Abon dapat memiliki umur simpan yang lama tanpa merubah cita rasa dari
abon itu sendiri. Selain dibuat dari daging sapi dan daging kerbau,
abon juga dapat dibuat dari ayam, kambing, domba bahkan dibeberapa
tempat abon dibuat dari ikan.
Tujuan
Tujuan
dari praktikum ini adalah untuk mengetahui kualitas dan daya suka dari
abon yang diolah menggunakan cara tradisional (daging disuwir-suwir
mengguanakan tangan) dan dengan cara modern (menggunakan food prosesor untuk mensuwir-suwir daging).
TINJAUAN PUSTAKA
Abon Lele
Abon
adalah makanan yang terbuat dari daging yang disuwir atau telah
dipisahkan seratnya, kemudian ditambah bumbu dan digoreng. Menurut Sumarsono et al., 2008, penggunaan kantong plastik
yang ditutup rapat untuk mengemas abon dapat mempertahankan kualitas
selama penyimpanan sehingga abon dapat disimpan beberapa bulan dalam
suhu kamar. Umur simpan abon lele dapat mencapai + 10 minggu dan
memiliki rasa yang khas sehingga disukai konsumen.
Proses
pembuatan abon melalui proses penggorengan. Selama proses penggorengan
terjadi perubahan-perubahan fisikokimiawi baik pada bahan pangan yang
digoreng maupun minyak gorengnya. Suhu penggorengan yang lebih tinggi
dari pada suhu normal (168-1960C) maka akan menyebabkan
degradasi minyak goreng yang berlangsung dengan cepat (antara lain
penurunan titik asap). Proses penggorengan pada suhu tinggi dapat
mempercepat proses oksidasi. Lemak pada daging dan pada abon sapi dapat
menyebabkan terjadinya oksidasi. Hasil pemecahan ikatan rangkap dari
asam lemak tidak jenuh adalah asam lemak bebas yang merupakan sumber bau
tengik. Adanya antioksidan dalam lemak seperti vitamin E (tokoferol)
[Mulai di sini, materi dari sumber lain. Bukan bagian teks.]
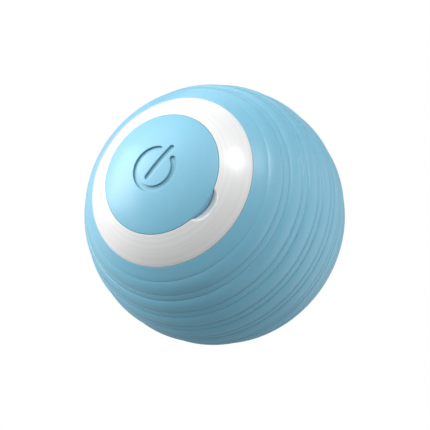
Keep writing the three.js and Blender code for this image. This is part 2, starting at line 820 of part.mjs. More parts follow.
function gearboxBase() {
  const wallRear = coverFront - fitGap;
  const bossHole = motorBossRadius + seatGap;
  let body = solid(
    turned(
      [
        point(bossHole, baseFront),
        point(gearboxOuter, baseFront),
        point(gearboxOuter, wallRear),
        point(gearboxInner, wallRear),
        point(gearboxInner, baseRear),
        point(bossHole, baseRear),
      ],
      roundSegments,
    ),
  );
  const inside = solid(rod(gearboxOuter - gearboxWall / 2, baseFront, wallRear, roundSegments));
  for (const angle of gearboxScrewAngles) {
    const place = onCircle(postCircle, angle);
    const post = solid(moved(rod(postRadius, baseFront, wallRear), place.x, place.z));
    const hole = rod(gearboxScrewRadius + fitGap, baseFront - overrun, wallRear + overrun);
    body = body.add(post.intersect(inside)).subtract(solid(moved(hole, place.x, place.z)));
  }
  const pinHole = moved(rod(gearBore, baseFront - overrun, baseRear + overrun), 0, gearDistance);
  return geometryOf(body.subtract(solid(pinHole)));
}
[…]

dapat mengurangi kecepatan proses oksidasi lemak, tetapi dengan adanya
prooksidan seperti logam-logam berat (tembaga, besi, kobalt dan mangan)
serta logam porfirin seperti pada mioglobin, klorofil, dan enzim
lipoksidasi lemak akan dipercepat (Nazieb, 2009).
Bawang Merah
Bawang merah (Allium ceva var. ascalonicum)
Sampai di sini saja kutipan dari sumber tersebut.